Michael Bawtree, who had not seen Peter in a long while, was surprised to discover that his old friend was seeking psychiatric help, and asked him why. ‘I have been talking in other people’s voices for so long that, when I don’t, I have a terrible sense of emptiness. I don’t know who I am,’ Peter co
nfessed.
In May 1970 Peter and Wendy’s separation was formally announced. By this time they were getting on so badly that he was not sorry to split up with her; but the destruction of his family as a unit still troubled him deeply. He and Judy flew to Jersey just before the news was made public, to avoid the attentions of the press. Judy was due on location in Portugal to film Die Screaming Marianne with Susan George; she and Peter spent part of the summer there, and the rest of it house-hunting. In August they moved into Kenwood Cottage, a detached house opposite one of the ponds in Millfield Lane, Highgate. ‘What more can I say but that I love Judy very much, and we’re living together?’ he told the journalists when they finally caught up with him. ‘Judy found this place, an old farm cottage. I couldn’t believe my luck. I was the first one to call here, and the owner said he didn’t want all kinds of strangers tramping over his house. We fixed up the deal at once. I’ve turned myself into a do-it-yourself man. I moved in with a bed, a cooker and a fridge, started chipping away at the plaster, and discovered a mass of beautiful oak beams which we’ve varnished.’23 Peter’s flirtation with manual labour completed, Judy was left in charge of the decoration. When she suggested putting up William Morris wlpaper, he replied: ‘Judes, I’m sick of it. I don’t ever want to be asked about wallpaper and dinner parties and curtains and carpets. Just do whatever you like.’
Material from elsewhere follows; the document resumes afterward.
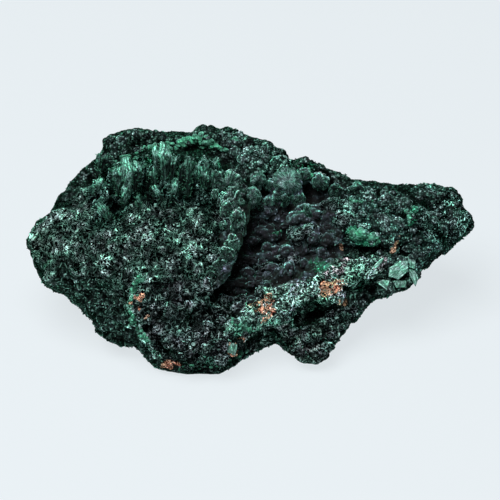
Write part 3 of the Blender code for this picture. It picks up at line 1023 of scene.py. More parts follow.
    def build(self) -> None:
        """Makes the skin's objects, in place of the solid: two for the face and one for the rear."""
        surface = self.face.surface
        left = surface.points[surface.faces].mean(axis=1)[:, 0] < self.sizes.split
        finishes = list(Rough)
        of_ground = np.array([finishes.index(ground.finish) for ground in GROUNDS])
        for name, side, keep in (
            ("face_left", self.face, left),
            ("face_right", self.face, ~left),
            ("rear", self.back, np.ones(len(self.back.surface.faces), dtype=bool)),
        ):
            part = side.surface.part(keep, (self.sizes.split, 0.0, self.sizes.inner_out))
            obj = part.mesh_object(name, [MATERIALS[finish] for finish in finishes], smooth=True)
            numbers = np.zeros(len(part.faces), dtype=np.int32)
            numbers[: keep.sum()] = of_ground[side.kinds[side.surface.faces[keep]].max(axis=1)]
            obj.data.polygons.foreach_set("material_index", numbers)
            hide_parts(NODE)

    def scatter(self, side: Side, density: Callable, rng: np.random.Generator) -> tuple:
        """Random places on one side of the skin.

        Args:
            side: which side.
            density: from triangle centres (n, 3) to places per square millimetre.
            rng: the source of chance.

        Returns:
            The places and their normals, each (n, 3), and the relief there: 1 on a lump's top, 0 in a crease.
        """
        skin = self.face if side is Side.FRONT else self.back
        corners, square = skin.surface.squares()
        area = np.linalg.norm(square, axis=1) / 2.0
        chosen, shares = sampled(area * density(corners.mean(axis=1)), rng)
        spots = skin.surface.faces[chosen]
        normals = skin.surface.normals()[spots]
        there = (skin.relief[spots] * shares[..., 0]).sum(axis=1)
        return (corners[chosen] * shares).sum(axis=1), unit((normals * shares).sum(axis=1)), there


class HeightField:
    """How far out the skin's front stands, looked up on a square grid."""

    # What a cell without any point says: far behind the specimen.
    NOWHERE = -30.0

    def __init__(self, points: np.ndarray, cell: float) -> None:
        """Keeps the outermost point of each cell."""
        self.cell = cell
        self.low = points[:, :2].min(axis=0)
        shape = np.ceil((points[:, :2].max(axis=0) - self.low) / cell).astype(int) + 1
        self.out = np.full(shape, self.NOWHERE)
        np.maximum.at(self.out, tuple(((points[:, :2] - self.low) / cell).astype(int).T), points[:, 2])

    def blurred(self, reach: float) -> "HeightField":
        """The same field averaged over a bell of that reach, in millimetres, wherever it has points."""
        known = self.out > self.NOWHERE + 1.0
        count = int(3.0 * reach / self.cell)
        steps = np.arange(-count, count + 1) * self.cell / reach
        bell = np.exp(-0.5 * steps**2)

        def spread(values: np.ndarray) -> np.ndarray:
            """The values, blurred by the bell along both sides of the grid."""
            rows = np.apply_along_axis(np.convolve, 0, np.pad(values, len(bell)), bell, "same")
            both = np.apply_along_axis(np.convolve, 1, rows, bell, "same")
            return both[len(bell) : -len(bell), len(bell) : -len(bell)]

        result = copy.copy(self)
        result.out = spread(np.where(known, self.out, 0.0)) / np.maximum(spread(known.astype(float)), 1e-6)
        return result

    def at(self, places: np.ndarray) -> np.ndarray:
        """Height at (along, up) places (..., 2)."""
        cells = np.clip(((places - self.low) / self.cell).astype(int), 0, np.array(self.out.shape) - 1)
        return self.out[cells[..., 0], cells[..., 1]]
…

There were no celebrity evenings, as there had been at Church Row. ‘We lived like lovers,’ explains Judy. ‘We were very close’. They sat and enjoyed each other’s company in a haze of smoke. Only a few close friends like Sid Gottlieb received a dinner invitation: ‘They’d entertain in the local restaurant,’ he recalls, ‘Take you to dinner, reciprocate. You’d have them home, they’d take you back. Judy wasn’t an entertainer. She was a funny, amusing girl, but it was a totally different lifestyle from the Wendy era.’ Without Wendy organising his wardrobe, Peter’s natural lack of sartorial elegance began to show through for the first time in over a decade. Ray Connolly, writing in October 1970, found him attired in a T-shirt, the bottom half of a smart pin-striped suit which had split at the crotch, a jean jacket and a pair of lace-up wrestler’s training boots. Another journalist remarked on his elegant suits, but noticed that the cuffs and trouser hems were badly frayed. One night Peter went to the Savoy Hotel, late, by himself, looking so scruffy that the Head Waiter felt obliged to inform him that the myriad empty tables were all booked. ‘D’you mean to tell me that hundreds of people are going to descend on sixty-five tables at eleven o’clock at night?’ asked Peter. Yes, replied the Head Waiter, they were expecting a large party at that very moment. Peter strolled out to the telephone booth in the lobby, phoned the restaurant and said, ‘This is Peter Cook speaking, could I have a table for two?’ ‘Yes, of course, Mr Cook, at what time will you be arriving?’ they said. ‘In ten seconds,’ replied Peter, and strolled back into the restaurant. The Head Waiter didn’t say a word. Whatever traumas he had been through, Peter had certainly not lost his sense of panache.